Oh, and the entire list at trausti's link, all 129 majors, have starting salaries above poverty level. So I guess trausti is arguing that the people in poverty with post-high school education mostly studied things not on that list of 129 majors?
They have starting salaries above poverty level (for a single person?) if they manage to get a full time job in their field. If the only use your philosophy degree gets you is asking "why do you want fries with that" than these figures do not really apply.
 
How does their income compare with 30 or 40 years ago? How does the number of people in poverty compare?
Also: how does the percentage of people in these educational categories compare. It's one thing to say 6% of people in poverty had college degree then and 15% have college degree now, but that statistic is pretty meaningless unless we know what percentage of population had college degree (or some college, or high school diploma) then and now.
What is really relevant is percentage of people in poverty who have degrees (or some college or HS diploma) compared to all people in these educational categories.
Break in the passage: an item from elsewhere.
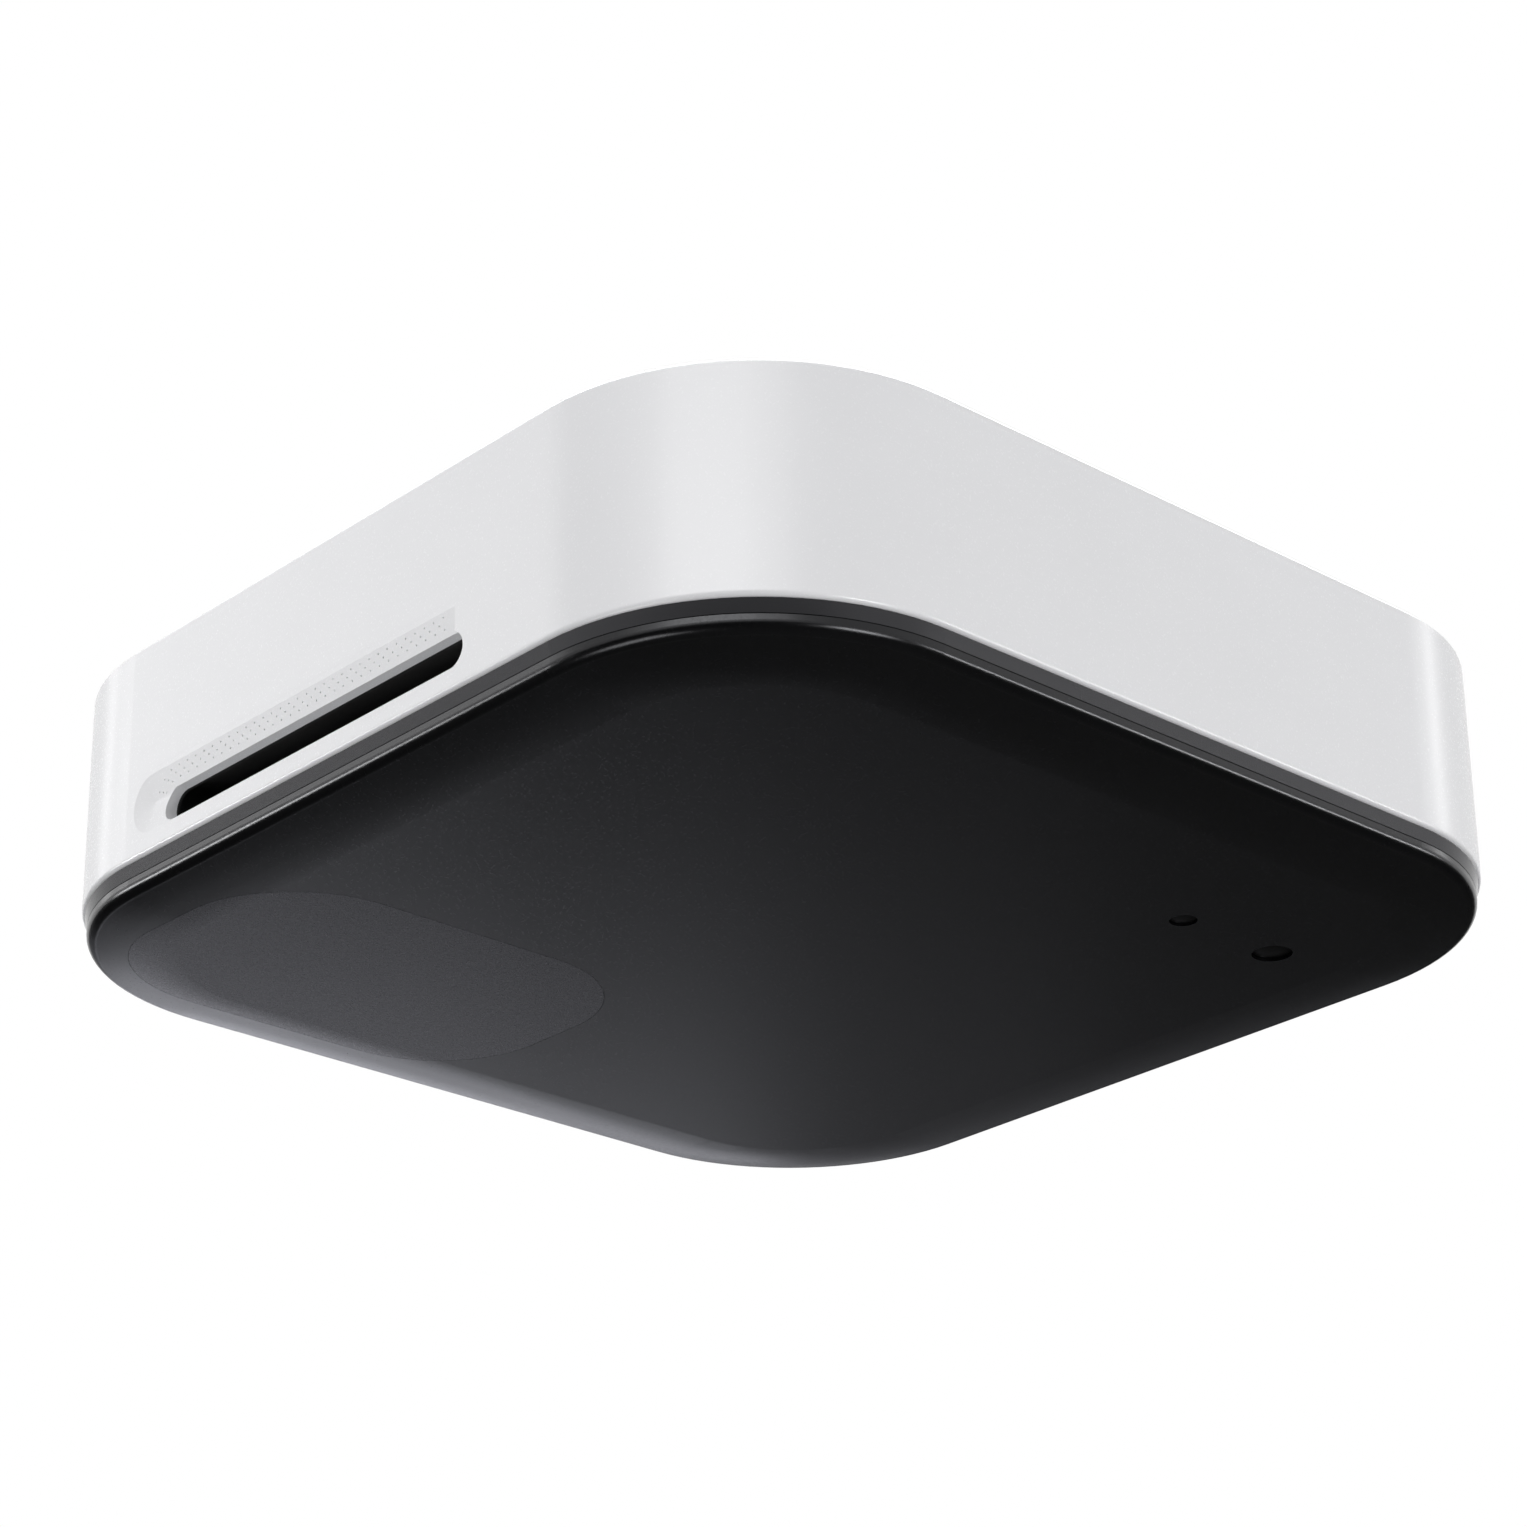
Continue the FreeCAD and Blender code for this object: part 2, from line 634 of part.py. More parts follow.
def cover_clip():
    """One snap hook on the +X side that reaches over the housing's flange."""
    x1 = OPENING_SIDE / 2 - CLIP_GAP
    x0 = x1 - CLIP_T
    tip = x1 + CLIP_HOOK
    foot_z = TRIM_Z - GROOVE_H
    hook_z = FLANGE_Z + CLIP_REST
    profile = [Vector(x0, 0, foot_z), Vector(x1, 0, foot_z), Vector(x1, 0, hook_z),
               Vector(tip, 0, hook_z), Vector(tip, 0, hook_z + HOOK_FLAT),
               Vector(x1, 0, hook_z + HOOK_H), Vector(x0, 0, hook_z + HOOK_H)]
    wire = Part.makePolygon(profile + [profile[0]])
    clip = Part.Face(wire).extrude(Vector(0, CLIP_W, 0))
    clip.translate(Vector(0, -CLIP_W / 2, 0))
    return clip


def make_front_cover(blank):
    """The cover with two hooks on each side, but one beside the air duct."""
    vent_side = 2
    clips = []
    for side in range(4):
        places = [CLIP_Y] if side == vent_side else [CLIP_Y, -CLIP_Y]
        for y in places:
            clip = cover_clip()
            clip.translate(Vector(0, y, 0))
            clips.append(turned(clip, QUARTER * side))
    cover = fuse([blank] + clips)
    cover = cover.cut(window_prism(INLAY_GAP))
    for x, radius in ((LARGE_LENS_X, LARGE_LENS_R), (SMALL_LENS_X, SMALL_LENS_R)):
        seat = cylinder(radius + LENS_FLANGE, TRIM_Z - LENS_FLANGE_T, TRIM_Z, x, LENS_Y)
        cover = cut_all(cover, [cylinder(radius, FACE_Z, TRIM_Z, x, LENS_Y), seat])
    return cover


def make_sensing_window(blank):
    return blank.common(window_prism(0.0))


def make_lens(x, radius):
    """A stepped lens: the flange sits in the back of the cover, the nose in its hole."""
    fit = radius - INLAY_GAP
    low = FACE_Z + LENS_SINK
    crown_r = fit * LENS_CROWN
    nose = cylinder(fit, low, TRIM_Z, x, LENS_Y)
    nose = nose.common(Part.makeSphere(crown_r, Vector(x, LENS_Y, low + crown_r)))
    flange = cylinder(fit + LENS_FLANGE, TRIM_Z - LENS_FLANGE_T, TRIM_Z, x, LENS_Y)
    return nose.fuse(flange)


def on_circle(radius, angle, z):
    turn = math.radians(angle)
    return Vector(radius * math.cos(turn), radius * math.sin(turn), z)


def cam_pocket():
    """The even ramp in the recess wall that pushes the plunger in as the sensor turns."""
    nose = math.degrees((PLUNGER_W / 2 + CAM_GAP) / RECESS_R)
    start = QUARTER - TURN - nose - CAM_STEP
    end = QUARTER + nose
    count = int(math.ceil((end - start) / CAM_STEP))
    low = PLUNGER_Z - CAM_GAP
    ramp, back = [], []
    for index in range(count + 1):
        angle = start + (end - start) * index / count
        share = min(max((angle - QUARTER + TURN) / TURN, 0.0), 1.0)
        radius = PLUNGER_TIP_Y - PLUNGER_TRAVEL * (1 - share) + CAM_GAP
        ramp.append(on_circle(radius, angle, low))
        back.append(on_circle(RECESS_R - RECESS_GAP, angle, low))
    points = ramp + back[::-1]
    face = Part.Face(Part.makePolygon(points + [points[0]]))
    return face.extrude(Vector(0, 0, -low))


def make_rear_chassis():
    side = SIDE - 2 * LIP_WALL - 2 * CHASSIS_GAP
    radius = CORNER_R - LIP_WALL - CHASSIS_GAP
    cam_start, cam_end = QUARTER - TURN - CAM_SIDE_ANGLE, QUARTER + CAM_SIDE_ANGLE
    pieces = [square_prism(side, radius, CHASSIS_Z, TOP_Z),
              cylinder(RECESS_R + RING_T, FLOOR_Z, TOP_Z),
              sector(RECESS_R, RECESS_R + PLUNGER_TRAVEL + CAM_WALL, cam_start, cam_end,
                     FLOOR_Z, TOP_Z)]
    rib_end = side / 2 - CHASSIS_GAP - (WALL - LIP_WALL)
    for index in range(RIB_COUNT):
        rib = box(RECESS_R, rib_end, -RIB_T / 2, RIB_T / 2, CHASSIS_Z - RIB_DROP, CHASSIS_Z)
        pieces.append(turned(rib, index * 360.0 / RIB_COUNT))
    for x, y in corners(BOARD_SCREW_AT):
        pieces.append(cylinder(STANDOFF_R, BOARD_Z, CHASSIS_Z, x, y))
    well_y = WELL_HALF_Y + WELL_T
    pieces.append(box(WELL_X0 - WELL_T, WELL_X1 + WELL_T, -well_y, well_y,
                      WELL_UNDER_Z, FLOOR_Z))
    chassis = fuse(pieces)

    jack_half = JACK_W / 2 + JACK_GAP
    tools = [cylinder(RECESS_R, RECESS_Z, 0),
             cam_pocket(),
             box(WELL_X0, WELL_X1, -WELL_HALF_Y, WELL_HALF_Y, WELL_Z, 0),
             box(WELL_X1, WELL_X1 + WELL_T, -jack_half, jack_half, WELL_UNDER_Z, FLOOR_Z),
             box(WELL_X1 - JACK_GAP, WELL_X1, -jack_half, jack_half, WELL_Z, FLOOR_Z),
             cylinder(STEM_R + STEM_GAP, FLOOR_Z, 0, BUTTON_X, BUTTON_Y),
             cylinder(BUTTON_R + BUTTON_GAP, RECESS_Z - BUTTON_SINK, 0, BUTTON_X, BUTTON_Y)]
    for x, y in corners(BOARD_SCREW_AT):
        tools.append(cylinder(SHANK_R + HOLE_GAP, BOARD_Z, BOARD_Z + SHANK_L, x, y))
    rib_z = CHASSIS_Z - RIB_DROP
    for x, y in corners(BOSS_AT):
        tools.append(cylinder(SHANK_R + HOLE_GAP, rib_z, TOP_Z, x, y))
        tools.append(cylinder(HEAD_R + HEAD_GAP, TOP_Z - HEAD_T - HOLE_GAP, TOP_Z, x, y))
        tools.append(cylinder(BOSS_R + HEAD_GAP, rib_z, CHASSIS_Z, x, y))
    chassis = cut_all(chassis, tools)
    return fuse([chassis] + lugs_and_stops())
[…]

This chart shows that educational levels increased substantially since the early 70s.
Educational_Attainment_in_the_United_States_2009.png

If the share of higher educational levels among population as a whole for 24-35 year olds increased as much or more than their share of poverty population (measured in your chart) it would refute the point of the chart.

Without those figures, it's pretty pointless trying to draw any conclusion from that diagram.
It's a pretty meaningless diagram any way you slice it. Almost as bad as the one that purported to "prove" that whites are more likely to be on welfare than blacks.